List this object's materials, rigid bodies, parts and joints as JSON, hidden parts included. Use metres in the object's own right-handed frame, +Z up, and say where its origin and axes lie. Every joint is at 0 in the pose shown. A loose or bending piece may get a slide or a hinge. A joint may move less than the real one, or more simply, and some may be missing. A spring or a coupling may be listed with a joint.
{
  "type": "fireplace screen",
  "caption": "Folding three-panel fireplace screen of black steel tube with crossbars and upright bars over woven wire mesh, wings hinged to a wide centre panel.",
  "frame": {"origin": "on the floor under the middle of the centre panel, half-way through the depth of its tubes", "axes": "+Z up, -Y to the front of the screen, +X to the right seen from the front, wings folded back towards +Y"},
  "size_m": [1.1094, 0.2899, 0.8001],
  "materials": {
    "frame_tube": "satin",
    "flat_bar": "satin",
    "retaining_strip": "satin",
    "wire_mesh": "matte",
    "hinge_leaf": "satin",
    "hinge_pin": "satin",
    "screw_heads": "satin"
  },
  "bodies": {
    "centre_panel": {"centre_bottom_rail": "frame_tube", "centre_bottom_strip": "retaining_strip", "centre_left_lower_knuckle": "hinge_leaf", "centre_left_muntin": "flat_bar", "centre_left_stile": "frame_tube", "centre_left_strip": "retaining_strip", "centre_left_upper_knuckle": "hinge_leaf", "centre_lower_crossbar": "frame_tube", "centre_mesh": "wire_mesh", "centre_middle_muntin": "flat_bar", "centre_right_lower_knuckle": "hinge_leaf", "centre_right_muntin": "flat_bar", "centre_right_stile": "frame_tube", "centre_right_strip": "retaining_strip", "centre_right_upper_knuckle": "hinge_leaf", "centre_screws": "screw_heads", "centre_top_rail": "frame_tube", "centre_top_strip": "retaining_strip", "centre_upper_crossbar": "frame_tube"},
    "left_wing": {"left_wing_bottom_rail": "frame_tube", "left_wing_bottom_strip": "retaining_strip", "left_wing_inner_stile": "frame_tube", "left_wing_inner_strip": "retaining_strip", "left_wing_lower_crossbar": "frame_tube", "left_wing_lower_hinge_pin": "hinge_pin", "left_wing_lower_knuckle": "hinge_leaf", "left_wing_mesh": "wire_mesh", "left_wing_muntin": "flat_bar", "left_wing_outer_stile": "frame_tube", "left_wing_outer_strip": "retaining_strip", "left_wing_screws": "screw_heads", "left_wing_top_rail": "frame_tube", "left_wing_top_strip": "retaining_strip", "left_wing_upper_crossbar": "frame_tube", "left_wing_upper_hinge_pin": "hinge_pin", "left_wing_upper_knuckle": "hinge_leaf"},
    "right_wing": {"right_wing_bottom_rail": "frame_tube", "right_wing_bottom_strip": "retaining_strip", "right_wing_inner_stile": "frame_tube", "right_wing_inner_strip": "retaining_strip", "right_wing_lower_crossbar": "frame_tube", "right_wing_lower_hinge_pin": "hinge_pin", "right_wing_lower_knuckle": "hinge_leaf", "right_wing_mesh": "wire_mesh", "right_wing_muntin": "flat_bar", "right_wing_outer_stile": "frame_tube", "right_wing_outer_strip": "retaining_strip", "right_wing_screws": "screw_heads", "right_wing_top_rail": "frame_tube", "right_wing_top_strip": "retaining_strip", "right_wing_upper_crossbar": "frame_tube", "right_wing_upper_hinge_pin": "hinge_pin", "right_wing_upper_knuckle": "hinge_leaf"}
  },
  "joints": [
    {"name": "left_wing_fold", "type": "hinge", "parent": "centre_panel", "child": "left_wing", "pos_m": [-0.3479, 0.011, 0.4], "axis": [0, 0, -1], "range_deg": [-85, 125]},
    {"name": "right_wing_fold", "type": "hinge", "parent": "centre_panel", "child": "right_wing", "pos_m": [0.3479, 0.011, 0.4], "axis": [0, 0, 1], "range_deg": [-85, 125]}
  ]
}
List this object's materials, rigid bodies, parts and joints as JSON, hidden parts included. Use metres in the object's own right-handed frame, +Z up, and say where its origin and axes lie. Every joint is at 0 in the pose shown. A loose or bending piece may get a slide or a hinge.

· · · · · · ·

YOUR INSTRUCTIONS → All records above must be set down exactly, please.

SOLUTION TO THIS PROBLEM →
List this object's materials, rigid bodies, parts and joints as JSON, hidden parts included. Use metres in the object's own right-handed frame, +Z up, and say where its origin and axes lie. Every joint is at 0 in the pose shown. A loose or bending piece may get a slide or a hinge. A joint may move less than the real one, or more simply, and some may be missing. A spring or a coupling may be listed with a joint.
{
  "type": "fireplace screen",
  "caption": "Folding three-panel fireplace screen of black steel tube with crossbars and upright bars over woven wire mesh, wings hinged to a wide centre panel.",
  "frame": {"origin": "on the floor under the middle of the centre panel, half-way through the depth of its tubes", "axes": "+Z up, -Y to the front of the screen, +X to the right seen from the front, wings folded back towards +Y"},
  "size_m": [1.1094, 0.2899, 0.8001],
  "materials": {
    "frame_tube": "satin",
    "flat_bar": "satin",
    "retaining_strip": "satin",
    "wire_mesh": "matte",
    "hinge_leaf": "satin",
    "hinge_pin": "satin",
    "screw_heads": "satin"
  },
  "bodies": {
    "centre_panel": {"centre_bottom_rail": "frame_tube", "centre_bottom_strip": "retaining_strip", "centre_left_lower_knuckle": "hinge_leaf", "centre_left_muntin": "flat_bar", "centre_left_stile": "frame_tube", "centre_left_strip": "retaining_strip", "centre_left_upper_knuckle": "hinge_leaf", "centre_lower_crossbar": "frame_tube", "centre_mesh": "wire_mesh", "centre_middle_muntin": "flat_bar", "centre_right_lower_knuckle": "hinge_leaf", "centre_right_muntin": "flat_bar", "centre_right_stile": "frame_tube", "centre_right_strip": "retaining_strip", "centre_right_upper_knuckle": "hinge_leaf", "centre_screws": "screw_heads", "centre_top_rail": "frame_tube", "centre_top_strip": "retaining_strip", "centre_upper_crossbar": "frame_tube"},
    "left_wing": {"left_wing_bottom_rail": "frame_tube", "left_wing_bottom_strip": "retaining_strip", "left_wing_inner_stile": "frame_tube", "left_wing_inner_strip": "retaining_strip", "left_wing_lower_crossbar": "frame_tube", "left_wing_lower_hinge_pin": "hinge_pin", "left_wing_lower_knuckle": "hinge_leaf", "left_wing_mesh": "wire_mesh", "left_wing_muntin": "flat_bar", "left_wing_outer_stile": "frame_tube", "left_wing_outer_strip": "retaining_strip", "left_wing_screws": "screw_heads", "left_wing_top_rail": "frame_tube", "left_wing_top_strip": "retaining_strip", "left_wing_upper_crossbar": "frame_tube", "left_wing_upper_hinge_pin": "hinge_pin", "left_wing_upper_knuckle": "hinge_leaf"},
    "right_wing": {"right_wing_bottom_rail": "frame_tube", "right_wing_bottom_strip": "retaining_strip", "right_wing_inner_stile": "frame_tube", "right_wing_inner_strip": "retaining_strip", "right_wing_lower_crossbar": "frame_tube", "right_wing_lower_hinge_pin": "hinge_pin", "right_wing_lower_knuckle": "hinge_leaf", "right_wing_mesh": "wire_mesh", "right_wing_muntin": "flat_bar", "right_wing_outer_stile": "frame_tube", "right_wing_outer_strip": "retaining_strip", "right_wing_screws": "screw_heads", "right_wing_top_rail": "frame_tube", "right_wing_top_strip": "retaining_strip", "right_wing_upper_crossbar": "frame_tube", "right_wing_upper_hinge_pin": "hinge_pin", "right_wing_upper_knuckle": "hinge_leaf"}
  },
  "joints": [
    {"name": "left_wing_fold", "type": "hinge", "parent": "centre_panel", "child": "left_wing", "pos_m": [-0.3479, 0.011, 0.4], "axis": [0, 0, -1], "range_deg": [-85, 125]},
    {"name": "right_wing_fold", "type": "hinge", "parent": "centre_panel", "child": "right_wing", "pos_m": [0.3479, 0.011, 0.4], "axis": [0, 0, 1], "range_deg": [-85, 125]}
  ]
}
List this object's materials, rigid bodies, parts and joints as JSON, hidden parts included. Use metres in the object's own right-handed frame, +Z up, and say where its origin and axes lie. Every joint is at 0 in the pose shown. A loose or bending piece may get a slide or a hinge.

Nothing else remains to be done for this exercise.